El argumento ontológico
Rene Descartes ha sido considerado el «padre de la filosofía moderna» (Hegel) y es, sin duda, el iniciador de la filosofía subjetivista tan característica de la modernidad. En el siguiente texto Descartes expone una “prueba” de la existencia de Dios que no necesita para nada de la naturaleza (como las de Santo Tomás), sino que parte simplemente de las ideas que encuentro en la conciencia. En el momento en que Descartes expone esta demostración, todavía no ha hallado ningún argumento que demuestre la existencia del mundo exterior: demostrará antes la existencia de Dios que la del mundo natural. (*) * González Antonio. Introducción a la práctica de la filosofía. Texto de iniciación. UCA Editores. San Salvador, 2005.
Lo que me parece que ahora he de tratar especialmente es el hecho de que encuentro en mí innumerables ideas de ciertas cosas que no sean nada; y aunque las piense a mi arbitrio, no las invento yo, sino que tienen una naturaleza verdadera e inmutable. Cuando, por ejemplo, me imagino un triángulo, aunque quizá tal figura no exista fuera de mi pensamiento en ninguna parte, posee sin embargo una determinada naturaleza, o esencia, o forma, inmutable eterna, que no ha sido creada por mí, ni depende de mi mente; como se evidencia del hecho de que no se puedan demostrar varias propiedades de este triángulo, a saber, que sus tres ángulos son iguales a dos rectos, que el máximo ángulo está colocado junto al máximo lado, y otras semejantes que he de reconocer quiera o no, aunque no haya pensado sobre ellas antes en ningún modo cuando me imaginé el triángulo, ni en consecuencia las haya inventado yo. (…).
Si sólo por el hecho de poder extraer de mi pensamiento la idea de cualquier cosa se sigue que todo lo demás que percibo claramente referente a ella se refiere a ella en realidad, ¿no se puede obtener de aquí un argumento para probar la existencia de Dios? Ciertamente, encuentro no menos en mí su idea, es decir, la idea de un ente sumamente perfecto, que la idea de cualquier figura o número; y me doy cuenta de que no menos clara y definidamente atañe a su naturaleza el que siempre exista, que lo que demuestro de un número o de una figura atañe a la naturaleza de ellos; por lo tanto (…) en el mismo grado de certeza debería estar en mí la existencia de Dios en que lo estuvieron hasta ahora las verdades matemáticas.

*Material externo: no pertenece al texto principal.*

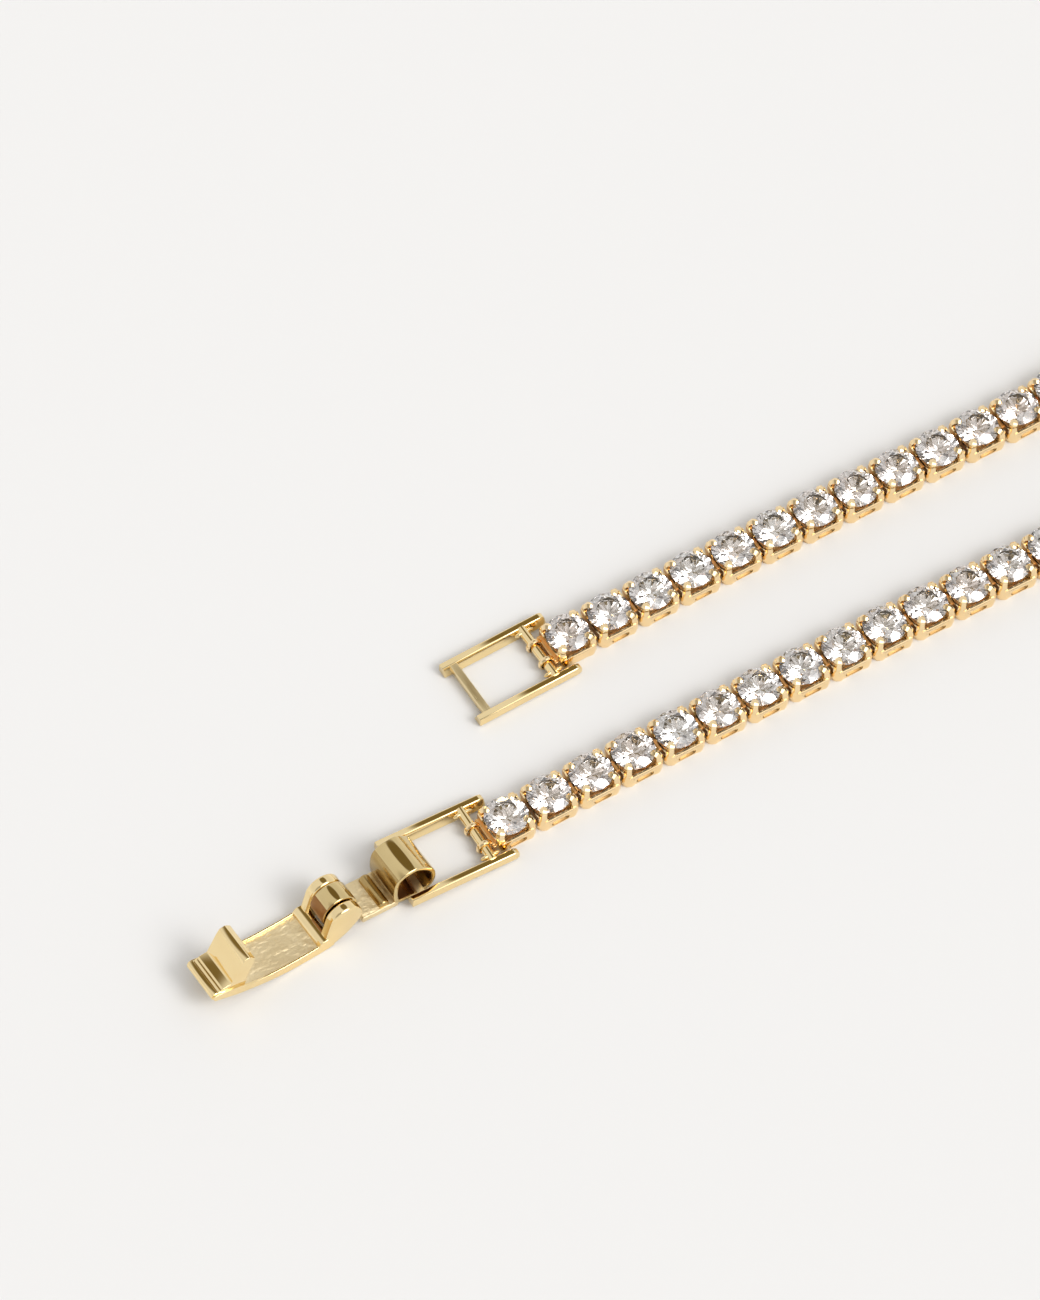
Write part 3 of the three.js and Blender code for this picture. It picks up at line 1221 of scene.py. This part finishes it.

Con todo, esto no es evidente a primera vista, sino que incluso tiene cierta apariencia de sofisma. Estando acostumbrado a separar en las demás cosas la existencia de la esencia, me persuado fácilmente de que aquélla se puede separar de la esencia de Dios, y que por tanto se puede pensar a Dios como no existente. Sin embargo, si se presta un poco más de atención aparece manifestante que la existencia no menos puede separarse de la esencia de Dios que de la esencia del triángulo la magnitud de los tres ángulos iguales a dos rectos, o de la idea de cerro la idea de valle, de modo que no menos repugna pensar en Dios (es decir, un ente sumamente perfecto), a quien falte la existencia (es decir, al que le falte una perfección), que pensar un cerro al que le falte un valle.
Por tanto, del hecho de no poder pensar a Dios privado de existencia, se sigue que la existencia es inseparable de Dios, y consiguientemente que Este existe en realidad; no porque lo cree mi pensamiento o imponga una necesidad a alguna cosa, sino porque la necesidad de la cosa misma, es decir, de la existencia de Dios, me obliga a pensarlo: ya no tengo libertad de pensar a Dios sin existencia, así como sí tengo libertad de imaginar un caballo con alas o sin ellas.